The Kuomintang victory at Kinmen Island was of immense consequence: instead of blowing open the door to Taiwan, Chinese Communist forces found it slammed shut and realized how much they needed to improve their air, naval and amphibious capabilities. Unlike the Allies at Normandy, the Tenth Army forces had gone in with inadequate fire support, inaccurate intelligence and insufficient transport. The PLA night attack still nearly established a defensible foothold, but the lightly equipped troops had lacked survivable sea transport to bring in urgently needed reinforcements and heavy weapons to neutralize the Nationalist tanks.
The subsequent invasion of Hainan Island in 1950, though not without hiccups, ended in a decisive victory for the PLA, and in 1956 the PLA Navy and Air Force demonstrated remarkably improved firepower, planning and logistical capacity in the capture of the fortified Yijiangshan Islands. Kinmen Island would be relentlessly pounded by intense artillery fire from the mainland over the subsequent decades, but the PLA never attempted to storm the island again. Today, tourists from mainland China flock to visit the abandoned beach defenses on the once heavily fortified island.
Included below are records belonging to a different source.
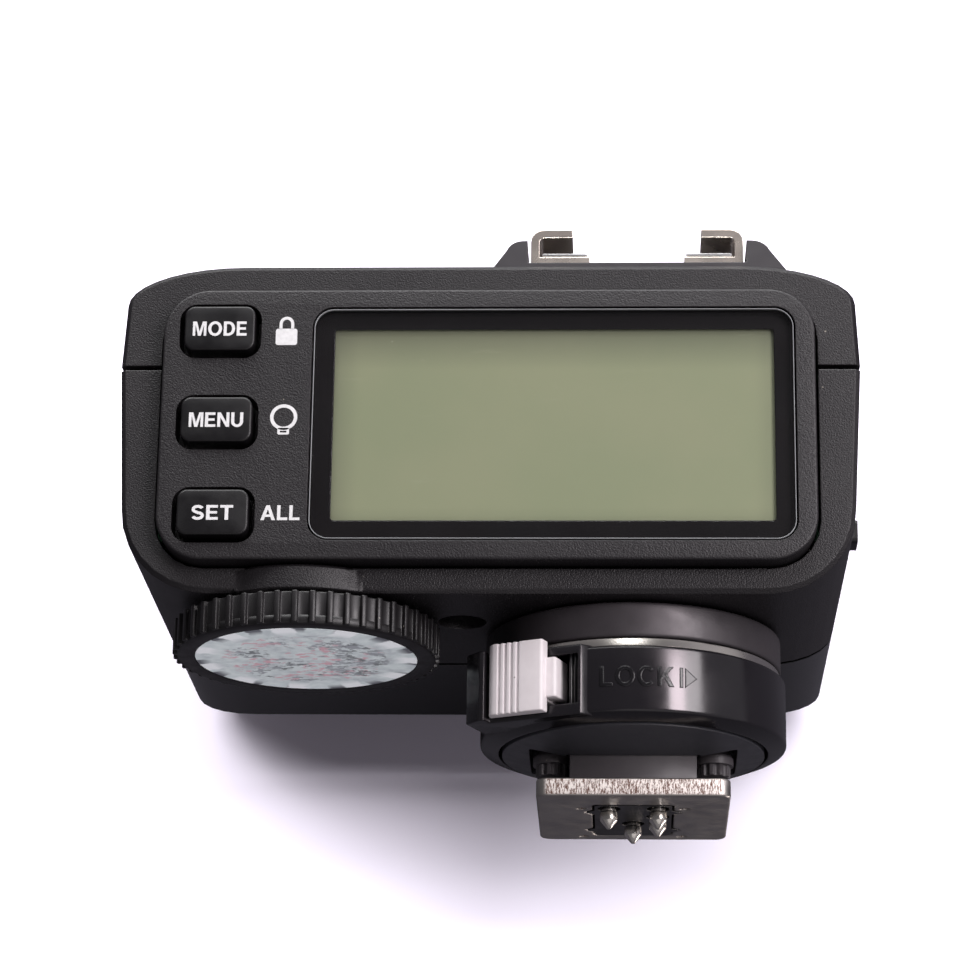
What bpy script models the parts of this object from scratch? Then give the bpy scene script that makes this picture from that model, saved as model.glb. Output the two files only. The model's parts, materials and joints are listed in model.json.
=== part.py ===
"""Wireless flash trigger: a small radio controller with a locking foot below and an accessory shoe on top.

Frame: the origin lies on the foot's vertical axis at the underside of the foot plate.
+Z is up, -Y is the side with the display, +X is the user's right when looking at the display.
Every size below is in millimetres and is turned into metres when a mesh is made.
"""
import math

import bmesh
import bpy
from mathutils import Matrix

MM = 0.001
GAP = 0.3                  # clearance between neighbouring pieces
PAST = 2.0                 # how far a cutter runs past the face it opens
WELD = 1e-6                # metres

# Case
CASE_X = -14.0             # middle of the case, left of the foot's axis
CASE_BOTTOM = 18.0
CASE_TOP = 51.6
CASE_REAR = -16.5
CASE_FRONT = 55.5
SEAM_Z = 40.85             # where the upper and lower halves meet
HALF_WIDTH_SEAM = 36.0
HALF_WIDTH_LOW = 35.3
HALF_WIDTH_TOP = 35.65
WALL = 1.8
LOW_CORNER = 8.5
TOP_CORNER_WIDE = 11.4
TOP_CORNER_HIGH = 4.1
RIM_ROUND = 0.45
FRONT_CORNER = 9.0
NOSE_START_Y = 28.9        # the underside starts to rise to the front here
NOSE_END_Z = 29.0
TOP_SLOPE_Y = 24.0
TOP_SLOPE_END = (52.5, 48.0)
DOOR_START_Y = 8.7         # the door's slanted parting plane leaves the underside here
DOOR_SLOPE = 1.84          # run along Y for each millimetre of height

# Control panel, display and keys
PANEL = (-45.65, 17.55, 20.7, 48.25)
PANEL_CORNER = 4.5
PANEL_FACE = -18.5
PANEL_BACK = -15.3
PANEL_ROUND = 0.5
GLASS = (-30.95, 15.48, 22.75, 46.2)
GLASS_CORNER = 1.9
GLASS_FACE = -18.45
GLASS_THICK = 0.9
POCKET_FLOOR = -17.2
LCD_BACK = -15.5
BACKLIGHT = (-15.0, -14.1)
DISPLAY = (-29.6, 14.1, 23.9, 44.6)
KEY_X = -40.1
KEY_Z = (43.9, 34.5, 25.1)
KEY_SIZE = (6.75, 4.35)
KEY_HOLE = (8.0, 5.6)
KEY_FACE = -19.2
PAD_THICK = 0.9

# Select dial
DIAL_AXIS = (-31.9, -6.6)
DIAL_RADIUS = 13.05
DIAL_BOTTOM = 14.1
DIAL_TOP = 17.3
DIAL_RIBS = 48
DIAL_CHAMFER = 0.15        # the ribs start this far above the underside
RIB_DEPTH = 0.45
SHAFT_RADIUS = 2.0
HOOD_RADIUS = 11.4         # the rear rim bulges out over the dial to this radius
HOOD_FILLET = 2.0
HOOD_TOP = 20.4
LABEL_RADIUS = 10.85

# Foot
COLLAR_RADIUS = 14.6
COLLAR_LOW = 14.25
COLLAR_TOP = 17.7
COLLAR_BORE = 10.2
WASHER_RADIUS = 14.45
WASHER_BORE = 10.2
RING_RADIUS = 15.05
RING_TOP = 13.25
RING_LOW = 6.85
RING_BORE = 10.5
RING_COUNTERBORE = 8.6     # the clamp disc sits below this level
HOUSING_LOW = 6.6
HOUSING_TOP = 13.45
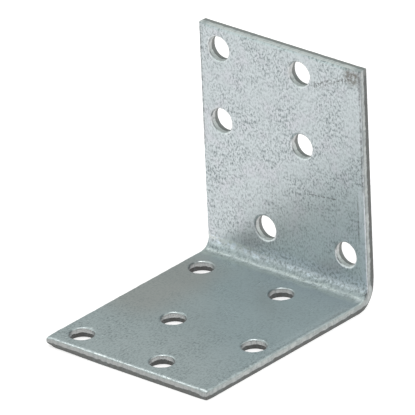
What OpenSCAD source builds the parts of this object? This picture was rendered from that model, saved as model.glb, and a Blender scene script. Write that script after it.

For Taiwan, the hero of the battle would always remain the little Stuart tanks of the First Battalion, commemorated as the “Bears of Kinmen.” These had achieved what Hitler’s mighty Panther and Tiger tanks did not, crushing an invasion while it was still on the beach, ensuring the survival of the Republic of China.
Sébastien Roblin holds a master’s degree in conflict resolution from Georgetown University and served as a university instructor for the Peace Corps in China. He has also worked in education, editing and refugee resettlement in France and the United States. He currently writes on security and military history for War Is Boring.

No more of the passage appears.